* _What to do_
List all lines of the data that include the string "this".
============
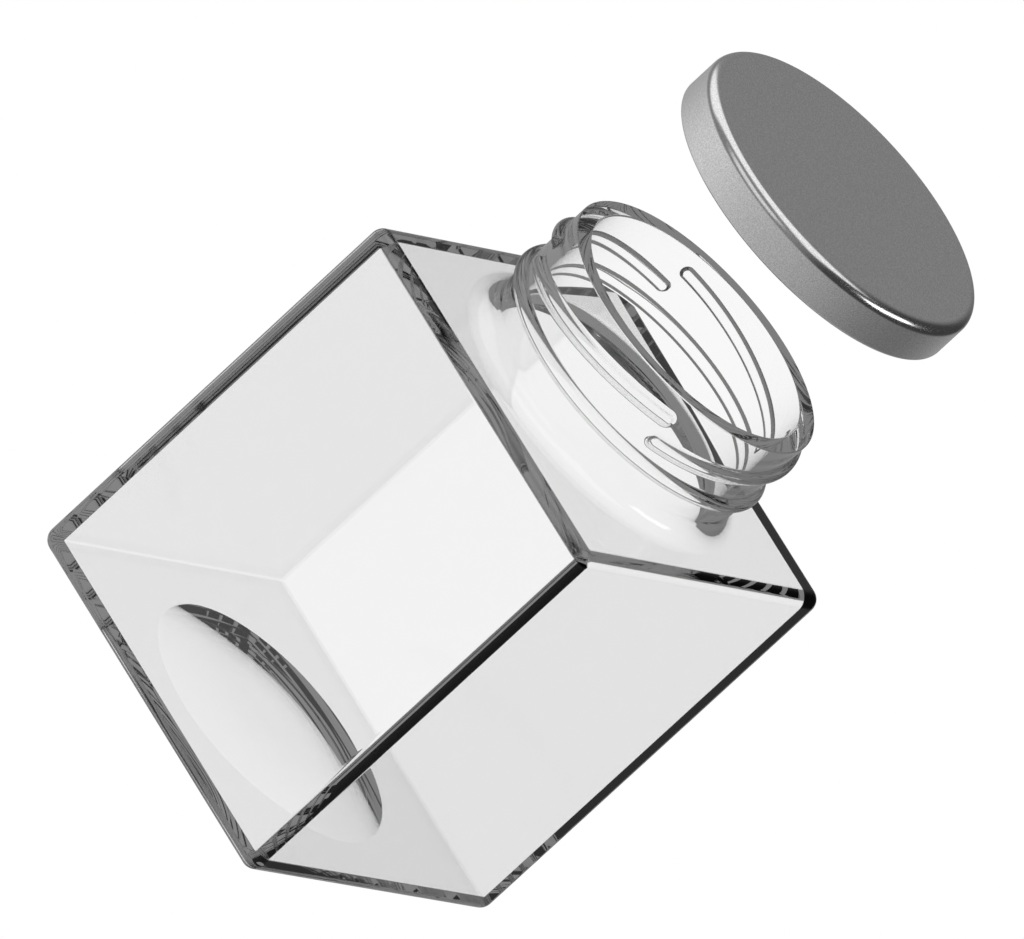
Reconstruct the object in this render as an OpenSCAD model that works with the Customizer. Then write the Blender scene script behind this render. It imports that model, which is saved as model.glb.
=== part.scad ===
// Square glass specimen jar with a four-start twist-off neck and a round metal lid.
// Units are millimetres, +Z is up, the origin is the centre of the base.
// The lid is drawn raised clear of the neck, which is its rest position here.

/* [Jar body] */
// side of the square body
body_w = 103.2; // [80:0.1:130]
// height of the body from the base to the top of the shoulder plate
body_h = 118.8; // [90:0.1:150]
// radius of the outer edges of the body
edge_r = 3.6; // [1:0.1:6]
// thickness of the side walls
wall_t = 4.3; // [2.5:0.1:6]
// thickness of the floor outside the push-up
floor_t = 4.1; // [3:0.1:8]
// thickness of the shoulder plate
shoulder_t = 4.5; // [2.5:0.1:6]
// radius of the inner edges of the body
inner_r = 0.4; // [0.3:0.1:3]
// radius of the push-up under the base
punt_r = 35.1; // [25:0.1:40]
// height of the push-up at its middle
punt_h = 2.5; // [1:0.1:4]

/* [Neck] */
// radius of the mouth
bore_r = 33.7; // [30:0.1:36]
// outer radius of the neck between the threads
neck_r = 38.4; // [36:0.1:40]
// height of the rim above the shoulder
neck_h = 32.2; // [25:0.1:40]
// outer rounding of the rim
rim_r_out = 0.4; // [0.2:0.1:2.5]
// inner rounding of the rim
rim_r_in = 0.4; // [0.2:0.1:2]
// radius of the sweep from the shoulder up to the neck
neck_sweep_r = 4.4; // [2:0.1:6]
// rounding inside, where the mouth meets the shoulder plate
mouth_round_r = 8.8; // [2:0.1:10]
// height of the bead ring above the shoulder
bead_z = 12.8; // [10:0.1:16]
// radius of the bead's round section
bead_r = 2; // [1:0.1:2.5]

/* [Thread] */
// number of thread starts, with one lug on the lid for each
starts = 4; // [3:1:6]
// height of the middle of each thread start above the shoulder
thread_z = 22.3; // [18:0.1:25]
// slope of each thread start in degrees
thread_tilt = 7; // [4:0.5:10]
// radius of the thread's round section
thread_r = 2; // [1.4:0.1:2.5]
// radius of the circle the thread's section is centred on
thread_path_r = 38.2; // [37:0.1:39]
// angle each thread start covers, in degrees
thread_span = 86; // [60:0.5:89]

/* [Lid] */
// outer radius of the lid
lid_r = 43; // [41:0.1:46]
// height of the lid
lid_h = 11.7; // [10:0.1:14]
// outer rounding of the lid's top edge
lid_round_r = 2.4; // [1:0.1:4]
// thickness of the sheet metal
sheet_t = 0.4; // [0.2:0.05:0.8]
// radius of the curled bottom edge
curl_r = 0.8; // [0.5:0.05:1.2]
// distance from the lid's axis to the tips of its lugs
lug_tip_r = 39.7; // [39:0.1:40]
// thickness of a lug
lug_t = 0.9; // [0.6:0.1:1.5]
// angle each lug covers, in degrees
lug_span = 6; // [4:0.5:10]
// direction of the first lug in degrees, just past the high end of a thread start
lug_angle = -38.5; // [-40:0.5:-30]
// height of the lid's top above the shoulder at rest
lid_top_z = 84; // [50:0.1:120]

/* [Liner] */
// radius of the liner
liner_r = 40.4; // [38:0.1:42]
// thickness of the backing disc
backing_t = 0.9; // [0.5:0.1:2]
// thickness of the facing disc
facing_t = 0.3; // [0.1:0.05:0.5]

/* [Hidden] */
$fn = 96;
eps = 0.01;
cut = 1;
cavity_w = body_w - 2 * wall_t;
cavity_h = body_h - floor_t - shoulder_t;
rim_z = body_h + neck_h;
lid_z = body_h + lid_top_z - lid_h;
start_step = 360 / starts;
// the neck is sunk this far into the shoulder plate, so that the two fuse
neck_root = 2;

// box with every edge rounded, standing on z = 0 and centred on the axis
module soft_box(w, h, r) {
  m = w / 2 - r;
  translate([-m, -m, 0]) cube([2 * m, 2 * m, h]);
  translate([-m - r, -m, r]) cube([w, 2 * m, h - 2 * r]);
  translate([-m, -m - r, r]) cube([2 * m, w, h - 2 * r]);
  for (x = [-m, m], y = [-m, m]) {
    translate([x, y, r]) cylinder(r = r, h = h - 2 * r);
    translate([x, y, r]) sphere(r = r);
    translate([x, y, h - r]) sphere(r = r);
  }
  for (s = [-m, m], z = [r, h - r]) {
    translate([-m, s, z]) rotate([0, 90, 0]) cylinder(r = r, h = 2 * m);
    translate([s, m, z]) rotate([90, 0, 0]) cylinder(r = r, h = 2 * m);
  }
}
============
* _Exercise solution_
Reconstruct the object in this render as an OpenSCAD model that works with the Customizer. Then write the Blender scene script behind this render. It imports that model, which is saved as model.glb.
// the neck is sunk this far into the shoulder plate, so that the two fuse